To date, there is no evidence of a sea change in successful initial organizing elections.

What Have We Learned? Pro-Active Preventive Steps Are More Important Than Ever

First and foremost: do not panic.

Preventive steps that employers take are more important than ever. We have learned:

  • The rules may make more work for employers, but employers certainly can continue taking lawful proactive steps to address employee issues that may avoid organizing or help with winning NLRB elections.
  • There is no reason for employers to think these rules make unions inevitable. Union organizing continues as it did before, but employers continue to win about as many cases as they did before.
  • Despite quickie elections, the ability to cherry-pick units to their advantage, and the rules’ discouragement of litigation, the union election win rate has not spiked.
  • Employers should scrutinize petitions for technical flaws and insufficiencies in service, sometimes gaining valuable additional pre-election time.
  • Employers should consider their options regarding pre- and post-election litigation. In some cases, judiciously contesting a regional R case decision can make all the difference.
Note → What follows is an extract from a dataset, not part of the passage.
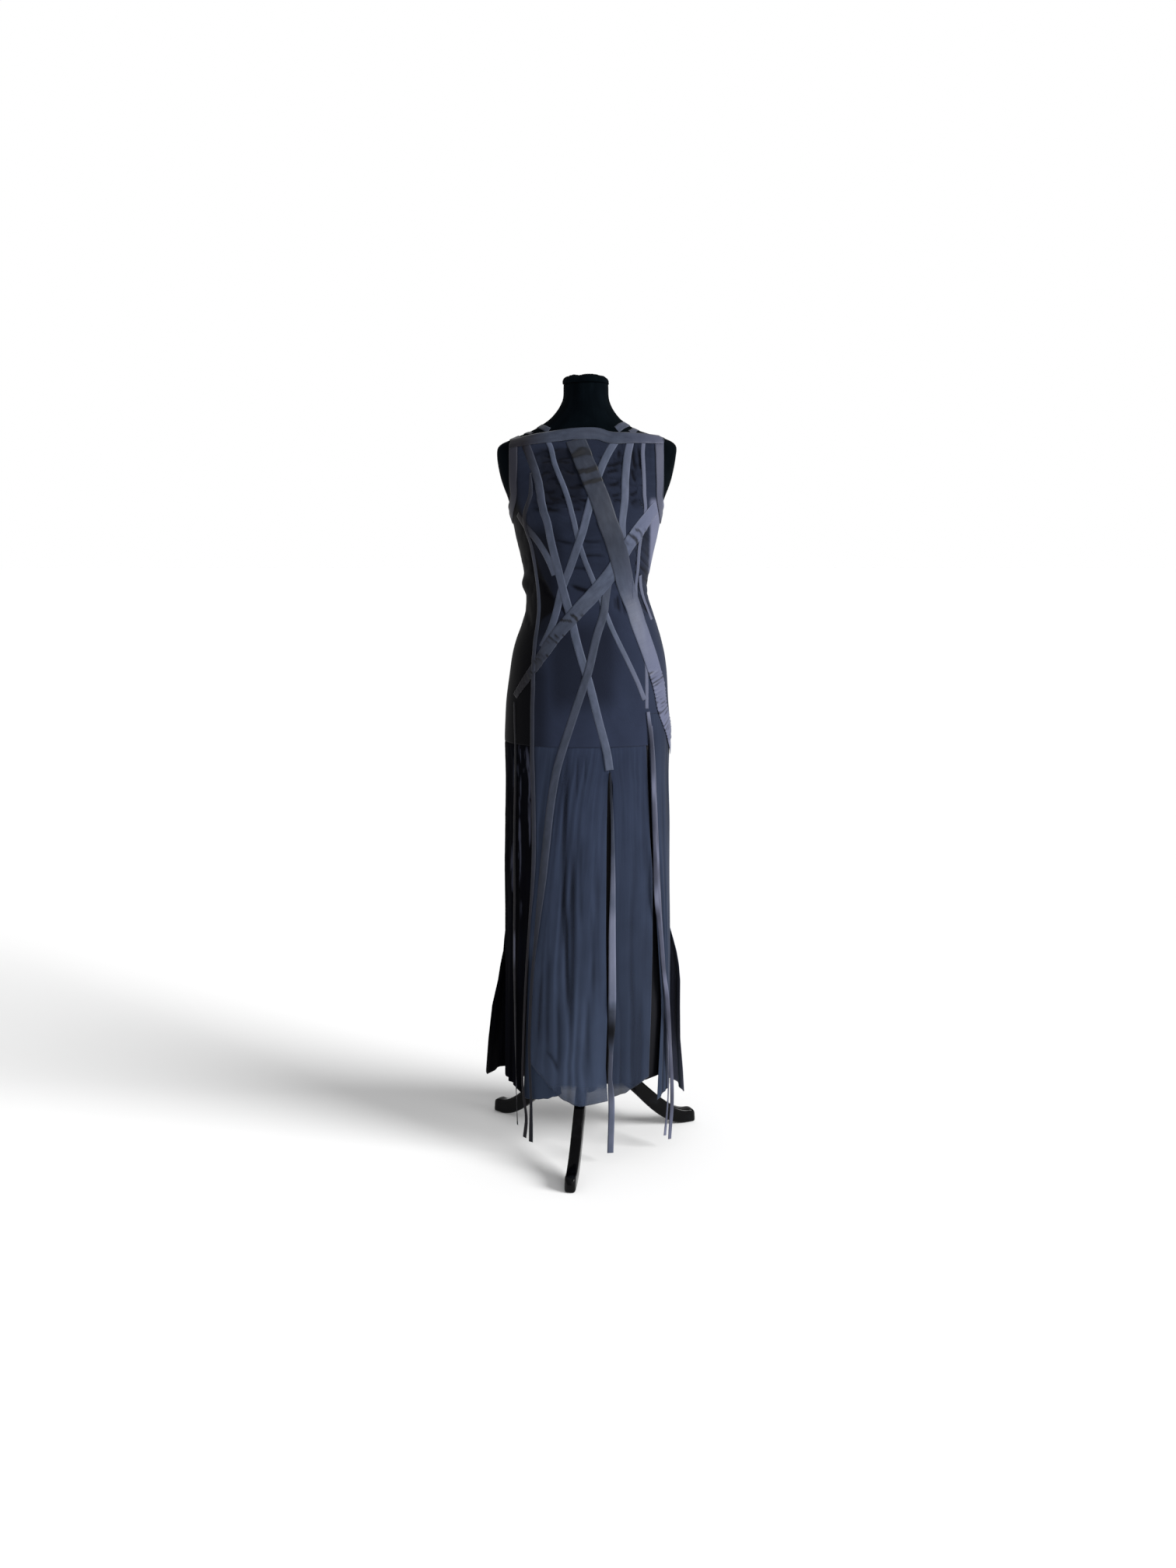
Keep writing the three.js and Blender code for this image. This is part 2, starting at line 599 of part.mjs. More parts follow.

More than ever, sound preventive practices and preparation will help employers avoid organizing or (if needed) win elections. These include:

  • Conducting an audit of employment policies and HR procedures to ensure legality and best practices.
  • Analyzing employee complements with an eye toward establishing supervisory status of all members of the management team and arranging departments to maximize a beneficial unit structure.
  • Establishing training protocols for management on the employer’s rights and responsibilities under the law.
  • Implementing employee educational programs on union awareness.